Critical bias against authorities – overemphasis on government and organizers’ negligence, underplays unpredictability of panic.
Urban-centric lens – focus on NCRB and international comparisons, less on rural contexts.
Data framing bias – fatalities highlighted more than successful examples of crowd control in India.

Pros

● Raises awareness of systemic crowd management failures.
● Uses NCRB and global data (Germany, South Korea) for perspective.
● Highlights human psychology’s role in stampedes.
● Identifies policy gaps and accountability failures in event management.

Cons

● Underplays unpredictability of panic in extreme crowd density.
● Limited focus on infrastructural constraints in developing regions.
● Weak discussion on responsibility-sharing between state, organizers, and public.
● Solutions remain more implied than explicitly detailed.

Policy Implications

1. GS Paper II (Governance):
○ Ensure accountability of local administrations and event organizers.
○ Enforce safety standards at mass gatherings.

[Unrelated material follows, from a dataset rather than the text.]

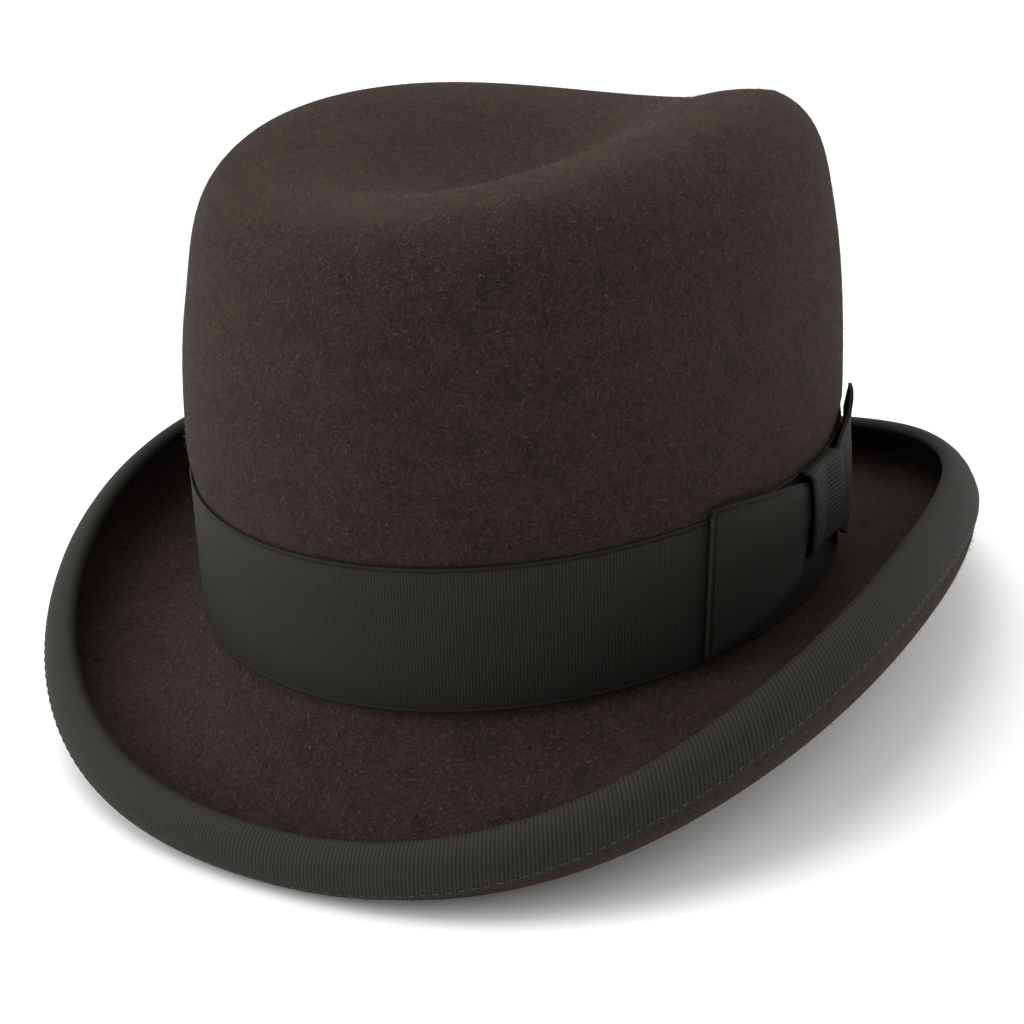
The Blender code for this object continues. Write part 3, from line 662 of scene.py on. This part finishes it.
def bow_edges(u):
    """Lower and upper edge of the bow's ribbon at a distance from its middle."""
    reach = np.where(u < 0, BOW_FRONT, BOW_REAR)
    spread = np.clip((np.abs(u) - HALF_KNOT) / (reach - HALF_KNOT), 0.0, 1.0) ** 0.7
    low = (KNOT_LOW + 1.5) * (1.0 - spread) + 1.0 * spread
    top_end = np.where(u < 0, 43.0, 48.0)
    high = (KNOT_HIGH - 1.5) + (top_end - KNOT_HIGH + 1.5) * np.minimum(1.0, spread * 1.15)
    return low, high


def bow_lift(u, v):
    """Lift of the bow's inner face: on the band at its ends, proud of it towards the knot."""
    reach = np.where(u < 0, BOW_FRONT, BOW_REAR)
    near = np.clip(1.0 - np.abs(u) / reach, 0.0, 1.0)
    puff = BOW_LIFT * np.sin(math.pi * near) * (0.35 + 0.65 * np.sin(math.pi * v))
    hollow = HOLLOW * np.sin(math.pi * np.minimum(near, 0.5)) * np.clip(1.0 - v / HOLLOW_HEIGHT, 0.0, 1.0)
    hollow *= np.where(u < 0, 1.0, 0.3) * np.clip((np.abs(u) - HALF_KNOT - 1.0) / HOLLOW_FADE, 0.0, 1.0)
    return GAP + 0.6 * puff + hollow + (KNOT_ROOM - GAP) * np.minimum(1.0, near / 0.8)


def bow_path():
    """The folded ribbon's line: distance from the bow's middle, and depth through its two layers."""
    fold = (BOW_THICK - RIBBON) / 2.0
    bend = np.linspace(0.0, math.pi, 9)
    back = np.arange(0.0, BOW_FRONT - fold, BAND_RIB / 4.0)
    front_end, rear_end = -(BOW_FRONT - fold), BOW_REAR - fold
    u = [-back, front_end - fold * np.sin(bend)]
    w = [0.0 * back, fold - fold * np.cos(bend)]
    face = np.arange(front_end, rear_end, BAND_RIB / 4.0)
    u += [face[1:], rear_end + fold * np.sin(bend)]
    w += [0.0 * face[1:] + 2.0 * fold, fold + fold * np.cos(bend)]
    back = np.arange(rear_end, 0.5, -BAND_RIB / 4.0)
    u.append(back[1:])
    w.append(0.0 * back[1:])
    return np.concatenate(u), np.concatenate(w)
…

2. GS Paper III (Disaster Management):
○ Integrate crowd science into NDMA guidelines.
○ Develop SOPs for crowd management and stampede prevention.

3. GS Paper IV (Ethics):
○ Ethical duty of leaders to prioritise safety over political/religious optics.
○ Responsibility-sharing between institutions and event stakeholders.

Real-World Impact

Public confidence – repeated stampedes reduce trust in safety of large gatherings.
Social cost – women, children, and elderly disproportionately affected.
Urban planning weakness – poor emergency response highlights systemic inefficiency.
Global image – inability to manage large crowds hurts India’s reputation during festivals/events.

Balanced Summary

Stampedes in India are largely man-made tragedies, not natural disasters. With thousands of incidents reported by NCRB, the problem stems from poor planning, political negligence, and inadequate emergency systems. Panic in dense gatherings is predictable and manageable, yet governance repeatedly fails to institutionalize preventive measures—making stampedes recurring and deadly.

Future Perspectives

● Institutionalize SOPs for crowd management at festivals, rallies, and religious gatherings.
● Train first responders and use modern tools like drones, AI surveillance, and simulation tech.
● Public safety campaigns to educate citizens on safe behaviour in crowded spaces.
● Legal accountability for organizers failing to ensure safety.
● Incorporate crowd science into disaster management to prevent tragedies like Karur or Hathras.